Almuth Bruder-Bezzel: Alfred Adlers Wiener Kreise in Politik, Literatur und Psychoanalyse
Rezensiert von Dr. Ulrich Kobbé, 29.10.2019

Almuth Bruder-Bezzel: Alfred Adlers Wiener Kreise in Politik, Literatur und Psychoanalyse. Beiträge zur Geschichte der Individualpsychologie. Vandenhoeck & Ruprecht (Göttingen) 2019. 268 Seiten. ISBN 978-3-525-40635-9. D: 30,00 EUR, A: 31,00 EUR.
Thema
Das Buch versammelt eine Reihe von – sonst nur verstreut publizierten – Beiträgen über den psychoanalytischen Dissidenten Alfred Adler, dessen avantgardistische und gesellschaftspolitische „Wiener Kreise“ Anfang des 19. Jahrhunderts bislang nur wenig bekannt waren. Die Forschungsergebnisse betreffen insb. Einflüsse und Personen der literarischen, künstlerischen, pazifistischen und dissident-psychoanalytischen Szene, namentlich Elisabeth Bergner, Albert Ehrenstein, Otto Gross, Gina & Otto Kaus, Arthur Kronfeld, Ludwig Rubiner, Manès Sperber, Wilhelm Stekel, Charlot Strasser & Vera Eppelbaum-Strasser, Erwin Wexberg.

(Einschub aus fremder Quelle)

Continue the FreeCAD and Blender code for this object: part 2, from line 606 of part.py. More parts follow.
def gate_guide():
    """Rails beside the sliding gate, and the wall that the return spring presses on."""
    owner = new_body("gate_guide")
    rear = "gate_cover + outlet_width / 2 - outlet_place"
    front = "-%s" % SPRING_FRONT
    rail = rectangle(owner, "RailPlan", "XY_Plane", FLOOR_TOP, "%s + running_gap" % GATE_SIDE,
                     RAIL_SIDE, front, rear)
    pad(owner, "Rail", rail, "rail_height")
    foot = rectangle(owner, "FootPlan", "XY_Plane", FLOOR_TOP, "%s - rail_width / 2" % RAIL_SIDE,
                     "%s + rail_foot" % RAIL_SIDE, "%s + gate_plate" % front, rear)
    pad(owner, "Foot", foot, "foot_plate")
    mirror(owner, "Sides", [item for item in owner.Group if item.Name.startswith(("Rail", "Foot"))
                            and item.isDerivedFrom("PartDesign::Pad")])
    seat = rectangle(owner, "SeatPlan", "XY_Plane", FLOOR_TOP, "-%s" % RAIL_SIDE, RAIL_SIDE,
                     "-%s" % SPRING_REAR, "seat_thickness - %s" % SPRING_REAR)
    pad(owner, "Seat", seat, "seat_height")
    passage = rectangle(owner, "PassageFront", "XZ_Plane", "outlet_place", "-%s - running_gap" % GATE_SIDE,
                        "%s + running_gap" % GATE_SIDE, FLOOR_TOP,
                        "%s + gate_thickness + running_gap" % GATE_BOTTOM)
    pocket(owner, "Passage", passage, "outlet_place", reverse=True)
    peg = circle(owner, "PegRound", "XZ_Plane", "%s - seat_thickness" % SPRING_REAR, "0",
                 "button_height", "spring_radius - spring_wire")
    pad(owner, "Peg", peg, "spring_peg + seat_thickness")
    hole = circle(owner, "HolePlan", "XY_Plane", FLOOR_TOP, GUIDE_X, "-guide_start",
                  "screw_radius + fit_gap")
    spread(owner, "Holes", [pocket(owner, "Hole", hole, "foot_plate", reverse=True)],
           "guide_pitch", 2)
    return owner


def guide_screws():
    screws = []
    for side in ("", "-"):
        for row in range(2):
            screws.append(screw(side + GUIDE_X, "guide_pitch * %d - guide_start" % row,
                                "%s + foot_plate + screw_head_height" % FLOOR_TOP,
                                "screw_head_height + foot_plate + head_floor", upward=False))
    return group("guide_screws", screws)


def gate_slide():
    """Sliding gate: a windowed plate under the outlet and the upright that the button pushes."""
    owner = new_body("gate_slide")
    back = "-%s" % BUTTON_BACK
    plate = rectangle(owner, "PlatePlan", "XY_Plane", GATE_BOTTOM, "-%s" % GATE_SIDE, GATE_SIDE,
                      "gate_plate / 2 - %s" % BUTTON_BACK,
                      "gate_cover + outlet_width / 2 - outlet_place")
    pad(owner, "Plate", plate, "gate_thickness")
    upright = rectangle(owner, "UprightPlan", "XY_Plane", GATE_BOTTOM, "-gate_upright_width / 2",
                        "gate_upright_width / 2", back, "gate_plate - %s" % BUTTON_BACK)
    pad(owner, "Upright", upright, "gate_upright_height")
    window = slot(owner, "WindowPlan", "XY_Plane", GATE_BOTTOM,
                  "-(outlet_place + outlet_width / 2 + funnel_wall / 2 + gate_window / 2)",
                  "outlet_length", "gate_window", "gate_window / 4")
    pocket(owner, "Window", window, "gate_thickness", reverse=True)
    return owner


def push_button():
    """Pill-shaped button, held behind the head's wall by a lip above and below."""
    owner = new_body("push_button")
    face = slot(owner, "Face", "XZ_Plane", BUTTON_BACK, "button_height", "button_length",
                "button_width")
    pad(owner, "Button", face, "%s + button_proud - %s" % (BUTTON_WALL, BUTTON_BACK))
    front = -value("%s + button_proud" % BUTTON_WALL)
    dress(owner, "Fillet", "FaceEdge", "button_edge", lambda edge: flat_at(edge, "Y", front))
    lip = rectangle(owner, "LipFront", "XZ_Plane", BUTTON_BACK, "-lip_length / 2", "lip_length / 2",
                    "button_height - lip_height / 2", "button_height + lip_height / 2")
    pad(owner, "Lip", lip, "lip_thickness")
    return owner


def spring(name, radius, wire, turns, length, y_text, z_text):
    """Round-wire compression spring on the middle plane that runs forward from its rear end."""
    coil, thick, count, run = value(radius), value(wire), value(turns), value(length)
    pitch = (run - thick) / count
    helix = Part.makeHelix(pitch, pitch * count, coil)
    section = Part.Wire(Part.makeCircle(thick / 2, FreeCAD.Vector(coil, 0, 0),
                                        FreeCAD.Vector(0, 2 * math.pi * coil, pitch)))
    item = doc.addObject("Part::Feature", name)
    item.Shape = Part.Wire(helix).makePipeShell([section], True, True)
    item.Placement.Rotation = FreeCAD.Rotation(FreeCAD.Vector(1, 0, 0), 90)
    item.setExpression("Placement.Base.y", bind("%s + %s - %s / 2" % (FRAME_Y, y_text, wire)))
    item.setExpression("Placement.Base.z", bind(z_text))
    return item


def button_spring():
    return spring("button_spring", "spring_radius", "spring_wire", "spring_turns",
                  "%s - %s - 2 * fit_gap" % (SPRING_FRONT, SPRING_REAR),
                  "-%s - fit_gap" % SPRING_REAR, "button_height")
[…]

AutorIn oder HerausgeberIn
Die Diplom-Psychologin Dr. phil. Almuth Bruder-Bezzel ist Psychoanalytikerin (DGIP, DGPT). Sie arbeitet in eigener Praxis, ist als Lehranalytikerin und Supervisorin tätig und Mitbegründerin des Berliner Alfred-Adler-Instituts (AAI).
Entstehungshintergrund
Mit diesem Band zur Geschichte der Individualpsychologie vertieft die Herausgeberin ihre vorhergehenden Arbeiten historischer Spurensuche zur Individualpsychologie fort. Der Klappentext fasst zusammen: „Ihre Forschungen zur Geschichte der Individualpsychologie über Jahrzehnte haben das Wissen und Bild über Adler maßgeblich geprägt.“
Aufbau und Inhalt
Der Reader kompiliert neun sehr unterschiedliche Beiträge
- über Beziehungen Adlers zu Albert Ehrenstein und zum Wiener literarischen Expressionismus,
- zu „Adlers Aufstand“ auf dem Internationalen Kongress der Psychoanalyse in Nürnberg 1910 und Gründung des Zentralblatts für Psychoanalyse,
- mit Fokussierung des „Strebens nach Macht“ in Beziehung zur narzisstischen Charakterstruktur,
- zu Adlers politischen und individualpsychologischen Konsequenzen aus den Erfahrungen des Ersten Weltkriegs,
- über Grenzgänge der Individualpsychologie, repräsentiert durch deren „Anhänger und Aktivisten“ Otto Kaus, in Literatur und Politik der 1920er und 1930er Jahre,
- mit „Verbindungslinien“ zwischen den „ungleichen Dissidenten“ der Psychoanalyse Otto Gross und Alfred Adler,
- zur erkenntnistheoretischen Debatte der 1920er/1930er Jahre, ob bzw. inwiefern die Individualpsychologie eine Wissenschaft sein kann (und will),
- hinsichtlich einer marxistischen Individualpsychologie des Adler-Schülers Manès Sperber,
- zu Konvergenzen wie Divergenzen in Konzepten einer „Lebenskunst“ bei Adler und Friedrich Nietzsche.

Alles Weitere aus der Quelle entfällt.